I look at lynching, and I talk about it a lot in my work as economic envy, when people want to talk about lynching as Black men raping White women, that’s just a lie. Lynching was a means of economic coercion and when you see that, you see the loss of our land,” Dr, Malveaux said.
“Banks played a very complicit role. When we talk about money reparations, we have to talk about what banks owe, what banks have done, how they maximized their profits at Black people’s expense and even when we fast-forward to today, we don’t have the virulent, obvious extraction of our wealth, but we have our wealth extracted from us in other ways and our labor,” she added.
Morality, agendas, and models of self-help
Historians and scholars of indigenous societies point to the impact of colonization, enslavement and the intentional dismantling of a civilization’s folkways, languages and religions as forms of genocide. Dr. Maulana Karenga, founder of the annual seven-day Kwanzaa celebration and director of Africana Studies at California State University Long Beach, said he agrees that the struggle for reparations is of vital importance after 400 years of oppression.
“When we talk about this historical and cultural condition, we are inevitably led back to the holocaust of enslavement, a morally monstrous act of genocide that was not only against the people themselves, but also a crime against humanity,” Dr. Karenga said. “Amid the morally monstrous destruction of human life, human culture, and human possibility, (with) millions lost, destroyed in various ways, the second morally monstrous destruction of human culture, the destruction of literature, art, music, of cities and towns, of states and civilization and the people who made them, and then the morally monstrous destruction of possibility, lifting us out of our own history and making us a forgotten footnote and hidden casualty in European history and actually de-culturalizing us,” he said of the Europe’s and America’s crimes of omission and commission.
Regarding local communities in contemporary America, local efforts advancing reparation agendas in cities such as Evanston, Illinois, have brought together coalitions both for and against the methods and processes by which the nexus between justice and economics may be realized.
“This is not just about H.R.40, and the crimes against humanity as we know the trans-Atlantic slave trade and other policies that were enforced at a federal level, but there are specific municipal harms, state level harms, as we’re seeing now in the State of California, that are just as egregious and we moved forward with passing a reparation in line with harms specific in Evanston,”

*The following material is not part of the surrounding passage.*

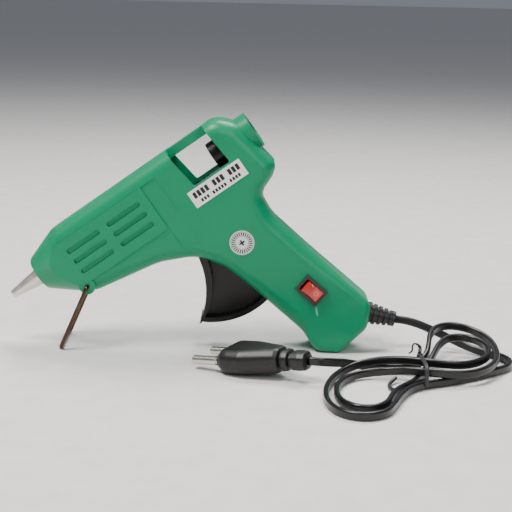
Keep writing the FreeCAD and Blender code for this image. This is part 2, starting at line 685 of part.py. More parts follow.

Said Robin Rue Simmons, founder and director of First Repair, a not-for-profit reparations advocacy organization, and a retired Alderman formerly representing Evanston’s 5th Ward. “It won’t solve crimes against humanity, it’s absolutely not meant to, but it is a start in Evanston to address what’s happened in Evanston,” she said of her city’s local reparations initiative funded by the first $10 million in sales tax from adult use cannabis sales.

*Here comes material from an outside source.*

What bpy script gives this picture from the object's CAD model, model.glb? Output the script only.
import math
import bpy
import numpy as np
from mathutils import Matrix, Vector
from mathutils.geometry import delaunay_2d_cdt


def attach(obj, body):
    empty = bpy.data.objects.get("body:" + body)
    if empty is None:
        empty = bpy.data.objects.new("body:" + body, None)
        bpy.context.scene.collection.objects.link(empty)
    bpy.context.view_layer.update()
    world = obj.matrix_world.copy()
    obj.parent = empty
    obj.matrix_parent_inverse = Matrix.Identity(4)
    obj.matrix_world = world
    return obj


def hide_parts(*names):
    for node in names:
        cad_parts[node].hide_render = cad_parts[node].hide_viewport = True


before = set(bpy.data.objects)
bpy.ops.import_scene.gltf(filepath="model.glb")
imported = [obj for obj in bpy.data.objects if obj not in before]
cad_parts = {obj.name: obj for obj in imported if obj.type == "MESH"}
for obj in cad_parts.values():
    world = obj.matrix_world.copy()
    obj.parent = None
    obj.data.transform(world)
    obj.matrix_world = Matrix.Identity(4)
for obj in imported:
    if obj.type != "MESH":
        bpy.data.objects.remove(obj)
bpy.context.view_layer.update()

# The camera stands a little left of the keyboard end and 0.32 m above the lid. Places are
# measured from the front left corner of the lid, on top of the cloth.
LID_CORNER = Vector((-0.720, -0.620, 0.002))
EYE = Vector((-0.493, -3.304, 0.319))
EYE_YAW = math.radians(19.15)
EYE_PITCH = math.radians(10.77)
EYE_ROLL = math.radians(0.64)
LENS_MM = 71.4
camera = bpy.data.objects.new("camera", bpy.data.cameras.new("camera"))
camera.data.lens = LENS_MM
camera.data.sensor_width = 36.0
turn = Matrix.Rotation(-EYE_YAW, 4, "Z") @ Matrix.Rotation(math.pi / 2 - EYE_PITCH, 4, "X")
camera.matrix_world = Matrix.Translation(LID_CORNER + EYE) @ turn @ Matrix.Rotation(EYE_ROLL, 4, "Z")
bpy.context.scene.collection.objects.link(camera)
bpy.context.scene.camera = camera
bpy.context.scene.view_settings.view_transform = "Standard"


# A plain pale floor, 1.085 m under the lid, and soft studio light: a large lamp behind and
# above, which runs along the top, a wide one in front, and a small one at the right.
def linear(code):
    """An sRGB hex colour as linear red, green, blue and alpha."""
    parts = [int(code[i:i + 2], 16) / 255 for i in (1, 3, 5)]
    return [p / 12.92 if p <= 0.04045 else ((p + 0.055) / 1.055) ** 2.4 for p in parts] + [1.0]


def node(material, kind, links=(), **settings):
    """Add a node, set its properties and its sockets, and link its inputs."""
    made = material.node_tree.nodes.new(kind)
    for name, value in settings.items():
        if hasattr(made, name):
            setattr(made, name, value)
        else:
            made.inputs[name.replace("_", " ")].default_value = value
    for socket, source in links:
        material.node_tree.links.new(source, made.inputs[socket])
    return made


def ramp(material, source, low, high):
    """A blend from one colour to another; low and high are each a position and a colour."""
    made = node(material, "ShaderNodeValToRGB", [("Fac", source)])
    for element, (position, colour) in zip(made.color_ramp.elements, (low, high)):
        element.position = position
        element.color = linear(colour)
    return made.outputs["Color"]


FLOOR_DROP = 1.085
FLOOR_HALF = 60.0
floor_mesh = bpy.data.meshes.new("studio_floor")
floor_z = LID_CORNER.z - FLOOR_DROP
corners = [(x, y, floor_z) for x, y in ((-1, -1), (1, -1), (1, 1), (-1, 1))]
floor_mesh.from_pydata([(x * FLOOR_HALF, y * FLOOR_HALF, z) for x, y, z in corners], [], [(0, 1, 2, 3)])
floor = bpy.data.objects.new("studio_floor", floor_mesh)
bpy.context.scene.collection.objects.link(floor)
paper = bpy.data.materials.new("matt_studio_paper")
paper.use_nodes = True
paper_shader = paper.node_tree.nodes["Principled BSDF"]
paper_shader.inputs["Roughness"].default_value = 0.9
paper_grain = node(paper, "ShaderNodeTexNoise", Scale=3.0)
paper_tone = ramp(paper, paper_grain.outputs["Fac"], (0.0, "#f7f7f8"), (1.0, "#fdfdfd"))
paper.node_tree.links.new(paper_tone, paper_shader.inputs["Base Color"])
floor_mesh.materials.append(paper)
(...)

Several recent reparations forums and summits show the fight and conversation continues. During a three-day summit on reparations that took place at the Atlanta University Center and virtually via Zoom last November, experts discussed and strategized about reparations for Black descendants of slaves in the U.S.

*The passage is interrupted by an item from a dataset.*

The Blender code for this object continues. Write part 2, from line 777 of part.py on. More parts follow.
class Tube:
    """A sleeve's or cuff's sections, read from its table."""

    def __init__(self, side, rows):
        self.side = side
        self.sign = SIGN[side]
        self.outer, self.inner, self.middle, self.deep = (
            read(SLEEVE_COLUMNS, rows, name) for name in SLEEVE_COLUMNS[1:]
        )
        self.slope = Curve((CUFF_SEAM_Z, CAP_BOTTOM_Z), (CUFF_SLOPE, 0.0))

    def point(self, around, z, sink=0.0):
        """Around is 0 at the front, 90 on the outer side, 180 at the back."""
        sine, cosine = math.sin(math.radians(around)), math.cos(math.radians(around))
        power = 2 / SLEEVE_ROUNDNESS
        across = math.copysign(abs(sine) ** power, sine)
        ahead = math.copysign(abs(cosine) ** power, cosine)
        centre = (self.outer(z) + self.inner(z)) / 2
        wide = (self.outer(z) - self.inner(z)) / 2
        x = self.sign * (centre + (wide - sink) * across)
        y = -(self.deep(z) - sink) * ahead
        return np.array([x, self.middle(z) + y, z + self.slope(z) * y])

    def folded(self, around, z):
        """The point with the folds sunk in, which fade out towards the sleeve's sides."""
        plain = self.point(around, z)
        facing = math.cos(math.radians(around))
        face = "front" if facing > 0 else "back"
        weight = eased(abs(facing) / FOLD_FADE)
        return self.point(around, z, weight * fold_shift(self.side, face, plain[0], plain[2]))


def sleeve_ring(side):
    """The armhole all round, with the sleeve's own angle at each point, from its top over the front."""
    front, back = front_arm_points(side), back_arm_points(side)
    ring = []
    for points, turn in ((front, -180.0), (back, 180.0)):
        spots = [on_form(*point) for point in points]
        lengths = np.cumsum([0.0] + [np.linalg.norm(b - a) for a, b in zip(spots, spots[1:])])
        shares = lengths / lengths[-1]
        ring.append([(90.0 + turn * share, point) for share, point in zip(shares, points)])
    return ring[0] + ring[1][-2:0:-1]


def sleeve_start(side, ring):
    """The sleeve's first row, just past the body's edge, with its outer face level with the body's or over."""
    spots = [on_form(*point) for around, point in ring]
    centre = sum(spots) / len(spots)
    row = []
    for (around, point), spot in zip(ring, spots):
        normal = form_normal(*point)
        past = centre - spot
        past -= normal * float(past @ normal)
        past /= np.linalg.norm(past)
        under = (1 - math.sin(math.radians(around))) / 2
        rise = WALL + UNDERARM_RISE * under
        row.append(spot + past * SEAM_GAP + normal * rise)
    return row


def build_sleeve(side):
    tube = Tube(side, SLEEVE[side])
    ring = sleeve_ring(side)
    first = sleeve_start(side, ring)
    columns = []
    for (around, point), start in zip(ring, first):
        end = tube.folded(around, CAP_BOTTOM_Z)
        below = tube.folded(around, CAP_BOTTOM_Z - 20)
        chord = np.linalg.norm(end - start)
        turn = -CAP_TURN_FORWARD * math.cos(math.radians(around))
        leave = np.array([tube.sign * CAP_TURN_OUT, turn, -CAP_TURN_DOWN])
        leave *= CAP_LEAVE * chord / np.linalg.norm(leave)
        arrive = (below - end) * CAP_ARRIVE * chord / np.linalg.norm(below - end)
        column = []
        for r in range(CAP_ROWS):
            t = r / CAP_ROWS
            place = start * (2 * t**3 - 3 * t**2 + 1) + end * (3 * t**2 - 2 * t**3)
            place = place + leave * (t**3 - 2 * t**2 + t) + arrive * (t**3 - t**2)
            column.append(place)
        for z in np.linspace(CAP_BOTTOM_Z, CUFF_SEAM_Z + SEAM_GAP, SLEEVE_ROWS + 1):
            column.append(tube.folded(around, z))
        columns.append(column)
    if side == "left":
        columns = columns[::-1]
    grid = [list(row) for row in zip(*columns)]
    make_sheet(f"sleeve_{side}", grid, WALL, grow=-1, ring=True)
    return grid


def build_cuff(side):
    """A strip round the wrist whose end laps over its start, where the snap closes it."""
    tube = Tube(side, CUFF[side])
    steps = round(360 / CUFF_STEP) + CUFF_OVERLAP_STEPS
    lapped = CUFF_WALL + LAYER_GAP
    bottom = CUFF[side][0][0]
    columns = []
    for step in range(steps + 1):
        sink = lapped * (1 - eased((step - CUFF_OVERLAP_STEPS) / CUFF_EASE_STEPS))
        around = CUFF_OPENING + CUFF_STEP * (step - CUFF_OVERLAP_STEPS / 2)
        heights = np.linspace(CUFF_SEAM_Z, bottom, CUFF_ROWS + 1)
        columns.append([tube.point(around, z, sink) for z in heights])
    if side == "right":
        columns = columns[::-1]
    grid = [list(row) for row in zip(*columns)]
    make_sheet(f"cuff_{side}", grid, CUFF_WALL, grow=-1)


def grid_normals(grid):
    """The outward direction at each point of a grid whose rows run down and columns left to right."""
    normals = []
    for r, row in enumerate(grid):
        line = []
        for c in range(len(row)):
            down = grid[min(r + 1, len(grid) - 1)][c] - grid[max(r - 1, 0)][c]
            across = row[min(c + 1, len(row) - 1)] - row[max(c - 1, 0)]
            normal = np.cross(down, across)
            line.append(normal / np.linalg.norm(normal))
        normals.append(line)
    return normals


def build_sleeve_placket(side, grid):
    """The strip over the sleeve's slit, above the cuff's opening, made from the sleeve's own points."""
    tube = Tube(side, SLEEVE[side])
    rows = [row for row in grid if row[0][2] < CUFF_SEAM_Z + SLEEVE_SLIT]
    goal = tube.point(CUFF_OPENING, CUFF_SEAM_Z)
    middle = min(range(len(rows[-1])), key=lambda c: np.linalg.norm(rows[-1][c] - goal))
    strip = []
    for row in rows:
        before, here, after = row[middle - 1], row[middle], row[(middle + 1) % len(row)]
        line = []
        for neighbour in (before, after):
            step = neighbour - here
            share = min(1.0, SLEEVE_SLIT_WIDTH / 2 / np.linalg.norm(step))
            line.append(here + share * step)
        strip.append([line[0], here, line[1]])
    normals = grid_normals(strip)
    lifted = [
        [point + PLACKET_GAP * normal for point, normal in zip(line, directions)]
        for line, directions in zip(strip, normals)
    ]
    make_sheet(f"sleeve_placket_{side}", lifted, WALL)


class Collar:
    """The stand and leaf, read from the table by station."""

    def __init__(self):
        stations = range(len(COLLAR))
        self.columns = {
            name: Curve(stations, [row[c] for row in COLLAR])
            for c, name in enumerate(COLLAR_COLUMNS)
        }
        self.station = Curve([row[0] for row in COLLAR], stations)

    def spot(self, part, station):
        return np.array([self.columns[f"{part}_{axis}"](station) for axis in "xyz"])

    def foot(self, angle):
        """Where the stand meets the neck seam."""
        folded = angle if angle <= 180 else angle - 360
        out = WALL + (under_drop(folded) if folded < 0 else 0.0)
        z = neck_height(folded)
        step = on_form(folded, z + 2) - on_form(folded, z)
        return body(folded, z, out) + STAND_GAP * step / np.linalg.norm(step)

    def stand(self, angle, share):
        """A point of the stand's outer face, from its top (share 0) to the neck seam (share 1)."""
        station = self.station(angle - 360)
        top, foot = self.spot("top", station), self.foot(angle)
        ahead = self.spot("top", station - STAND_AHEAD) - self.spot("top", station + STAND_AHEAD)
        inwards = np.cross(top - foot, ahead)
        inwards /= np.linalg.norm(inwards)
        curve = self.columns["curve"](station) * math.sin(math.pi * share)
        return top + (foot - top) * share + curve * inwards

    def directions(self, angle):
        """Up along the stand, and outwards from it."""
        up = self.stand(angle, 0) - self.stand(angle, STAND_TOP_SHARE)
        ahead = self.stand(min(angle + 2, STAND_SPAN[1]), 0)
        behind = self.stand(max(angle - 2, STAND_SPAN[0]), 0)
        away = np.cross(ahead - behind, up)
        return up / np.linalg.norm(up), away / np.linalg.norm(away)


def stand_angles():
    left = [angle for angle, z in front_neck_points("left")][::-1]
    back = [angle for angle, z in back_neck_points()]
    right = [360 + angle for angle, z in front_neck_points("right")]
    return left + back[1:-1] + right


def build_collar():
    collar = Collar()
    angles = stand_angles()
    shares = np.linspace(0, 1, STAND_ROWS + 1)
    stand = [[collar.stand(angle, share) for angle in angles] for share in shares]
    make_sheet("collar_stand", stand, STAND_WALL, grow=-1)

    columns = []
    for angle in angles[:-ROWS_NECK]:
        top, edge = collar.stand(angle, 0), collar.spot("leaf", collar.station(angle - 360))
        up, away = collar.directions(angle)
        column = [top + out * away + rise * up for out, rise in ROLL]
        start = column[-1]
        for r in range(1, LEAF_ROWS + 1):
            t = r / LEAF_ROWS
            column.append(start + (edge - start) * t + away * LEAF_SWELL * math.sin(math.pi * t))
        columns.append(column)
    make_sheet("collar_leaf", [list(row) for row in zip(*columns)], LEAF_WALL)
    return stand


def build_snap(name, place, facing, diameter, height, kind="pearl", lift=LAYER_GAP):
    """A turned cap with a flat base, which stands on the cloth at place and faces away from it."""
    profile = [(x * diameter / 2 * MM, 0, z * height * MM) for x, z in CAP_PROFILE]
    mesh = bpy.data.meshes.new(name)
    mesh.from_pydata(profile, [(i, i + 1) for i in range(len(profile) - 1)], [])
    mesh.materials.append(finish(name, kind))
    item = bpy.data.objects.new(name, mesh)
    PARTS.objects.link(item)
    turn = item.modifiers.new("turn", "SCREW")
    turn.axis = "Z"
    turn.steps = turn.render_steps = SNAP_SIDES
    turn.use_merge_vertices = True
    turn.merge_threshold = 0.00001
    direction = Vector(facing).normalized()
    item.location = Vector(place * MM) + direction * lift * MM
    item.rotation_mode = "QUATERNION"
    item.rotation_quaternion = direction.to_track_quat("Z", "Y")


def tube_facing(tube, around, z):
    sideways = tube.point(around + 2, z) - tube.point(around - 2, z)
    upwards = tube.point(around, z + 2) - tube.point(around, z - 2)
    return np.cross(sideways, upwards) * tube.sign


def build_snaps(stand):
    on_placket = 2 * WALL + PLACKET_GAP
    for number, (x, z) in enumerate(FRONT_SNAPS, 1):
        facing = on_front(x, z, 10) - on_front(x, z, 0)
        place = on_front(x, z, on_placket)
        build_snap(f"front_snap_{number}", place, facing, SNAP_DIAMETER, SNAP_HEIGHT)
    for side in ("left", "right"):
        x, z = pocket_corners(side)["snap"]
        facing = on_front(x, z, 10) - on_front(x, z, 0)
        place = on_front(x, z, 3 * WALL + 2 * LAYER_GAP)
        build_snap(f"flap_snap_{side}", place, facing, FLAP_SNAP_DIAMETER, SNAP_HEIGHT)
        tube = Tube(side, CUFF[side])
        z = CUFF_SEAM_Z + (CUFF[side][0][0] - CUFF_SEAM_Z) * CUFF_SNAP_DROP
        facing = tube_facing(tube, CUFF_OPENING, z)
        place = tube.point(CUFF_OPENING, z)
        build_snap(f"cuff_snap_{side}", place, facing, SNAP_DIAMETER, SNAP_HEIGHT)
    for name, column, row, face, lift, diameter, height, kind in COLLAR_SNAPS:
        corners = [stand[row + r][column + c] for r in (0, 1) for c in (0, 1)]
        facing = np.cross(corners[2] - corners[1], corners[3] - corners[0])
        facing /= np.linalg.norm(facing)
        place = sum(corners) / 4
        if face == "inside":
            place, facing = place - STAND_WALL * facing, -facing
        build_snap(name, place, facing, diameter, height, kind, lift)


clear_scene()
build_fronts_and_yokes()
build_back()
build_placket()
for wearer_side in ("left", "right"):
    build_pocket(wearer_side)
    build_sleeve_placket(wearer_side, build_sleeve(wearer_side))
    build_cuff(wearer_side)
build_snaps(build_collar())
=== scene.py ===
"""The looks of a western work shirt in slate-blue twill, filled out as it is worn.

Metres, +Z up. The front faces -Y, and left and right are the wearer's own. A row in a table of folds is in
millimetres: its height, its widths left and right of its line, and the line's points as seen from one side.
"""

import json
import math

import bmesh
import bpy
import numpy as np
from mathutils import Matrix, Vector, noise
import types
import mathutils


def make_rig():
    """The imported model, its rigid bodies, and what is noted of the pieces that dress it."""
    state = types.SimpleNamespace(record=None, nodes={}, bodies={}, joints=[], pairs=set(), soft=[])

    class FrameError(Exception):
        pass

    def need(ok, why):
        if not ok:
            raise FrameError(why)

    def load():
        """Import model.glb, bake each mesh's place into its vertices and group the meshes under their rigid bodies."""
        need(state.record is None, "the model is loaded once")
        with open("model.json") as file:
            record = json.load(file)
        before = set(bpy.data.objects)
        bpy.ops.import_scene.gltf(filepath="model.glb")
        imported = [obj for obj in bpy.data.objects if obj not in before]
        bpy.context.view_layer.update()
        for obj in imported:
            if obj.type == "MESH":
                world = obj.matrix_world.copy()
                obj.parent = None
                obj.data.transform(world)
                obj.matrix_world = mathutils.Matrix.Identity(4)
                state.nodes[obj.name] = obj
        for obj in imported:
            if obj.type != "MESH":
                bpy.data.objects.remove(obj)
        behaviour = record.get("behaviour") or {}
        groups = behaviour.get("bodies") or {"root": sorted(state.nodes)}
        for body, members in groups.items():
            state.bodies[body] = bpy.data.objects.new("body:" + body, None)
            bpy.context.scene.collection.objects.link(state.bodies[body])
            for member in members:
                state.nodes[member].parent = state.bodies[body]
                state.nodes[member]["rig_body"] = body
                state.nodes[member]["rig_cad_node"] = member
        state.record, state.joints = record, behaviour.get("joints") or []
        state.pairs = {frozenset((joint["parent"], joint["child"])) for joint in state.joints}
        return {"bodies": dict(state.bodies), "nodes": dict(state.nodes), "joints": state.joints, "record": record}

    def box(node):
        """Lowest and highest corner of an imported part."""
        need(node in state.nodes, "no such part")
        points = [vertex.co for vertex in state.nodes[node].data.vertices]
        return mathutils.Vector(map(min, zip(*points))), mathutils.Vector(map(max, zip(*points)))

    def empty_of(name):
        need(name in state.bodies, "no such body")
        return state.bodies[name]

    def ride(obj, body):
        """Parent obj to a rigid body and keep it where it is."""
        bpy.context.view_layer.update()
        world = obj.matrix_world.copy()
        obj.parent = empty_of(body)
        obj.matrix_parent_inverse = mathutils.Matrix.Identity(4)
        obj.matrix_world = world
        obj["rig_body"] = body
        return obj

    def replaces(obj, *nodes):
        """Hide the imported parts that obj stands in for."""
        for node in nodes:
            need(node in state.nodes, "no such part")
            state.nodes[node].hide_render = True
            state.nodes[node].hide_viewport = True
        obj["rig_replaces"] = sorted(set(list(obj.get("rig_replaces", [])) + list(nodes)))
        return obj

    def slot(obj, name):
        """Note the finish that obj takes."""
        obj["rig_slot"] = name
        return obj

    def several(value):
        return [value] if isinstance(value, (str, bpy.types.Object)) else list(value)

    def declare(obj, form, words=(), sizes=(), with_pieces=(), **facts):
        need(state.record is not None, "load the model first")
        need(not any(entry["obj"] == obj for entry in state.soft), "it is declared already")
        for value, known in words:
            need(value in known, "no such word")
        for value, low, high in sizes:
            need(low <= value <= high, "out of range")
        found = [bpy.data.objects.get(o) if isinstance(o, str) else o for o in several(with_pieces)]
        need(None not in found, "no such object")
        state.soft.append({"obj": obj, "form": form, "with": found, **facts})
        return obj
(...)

The 2nd Annual National Reparations N’Daba/Summit organized by the National Reparations Institute took place Nov. 5-7. The objectives of the summit were to consolidate the movement, control the reparations narrative, implement the National Reparations Declaration and the Collective Culture Model and Methodology and make sure select committees were established.
Although the fight to repair the descendants of enslaved Africans has found renewed life in 21st century politics and activism, those long invested in the liberation struggle are both guarded and optimistic regarding policies and initiatives designed to correct current and historic wrongs.
Participants in that conference included members of the December 12th Movement, American Descendants of Slavery (ADOS), N’COBRA, the Malcolm X Grassroots Movement, New Order Human Rights Organization and Beacon Hill Black Alliance for Human Rights. Students from Clark Atlanta University and Morehouse College were also present.
The Honorable Elijah Muhammad, the Eternal Leader of the Nation of Islam, said he wanted Black people to have 8-10 states. Summit organizers at the N’Daba Summit considered 12 possible states for reparations, which they narrowed by looking at the chief products and the acreage of producing land.
The Nation of Islam in Europe also hosted virtual conference focused on reparations, repatriation, building safe, productive spaces for Black people and carving out our own destiny in Africa and the Caribbean. The forum, “Reparations, Europe! What do European Nations Owe and What Do We Owe Ourselves?” took place virtually last October.
“I want to say that I hope as an outcome of this conversation, that we will see a robust, reparations stakeholder driven initiative coming out of Los Angeles, as reparations is bubbling up all over the country as a result of the kind of work that Robin Rue Simmons is doing and has done in Evanston, Illinois,” said political scientist and Black activist Dr. Ron Daniels, convener of the National African American Reparations Commission (NAARC), during the Jan. 29 forum.
“There is no amount of money that actually can pay for the kind of holocaust of enslavement, as Dr. Karenga as well as Dr. Malveaux have talked about, but that does not mean that people are not entitled to what we call direct benefits,” Dr. Daniels added.
“But beyond that, how do you really repair community? How do you go back and recreate or deal with it in all of its dimensions, physical, spiritual, cultural of (Tulsa’s) Greenwood district? This requires community benefits and requires a larger concept of what we do collectively,” he said.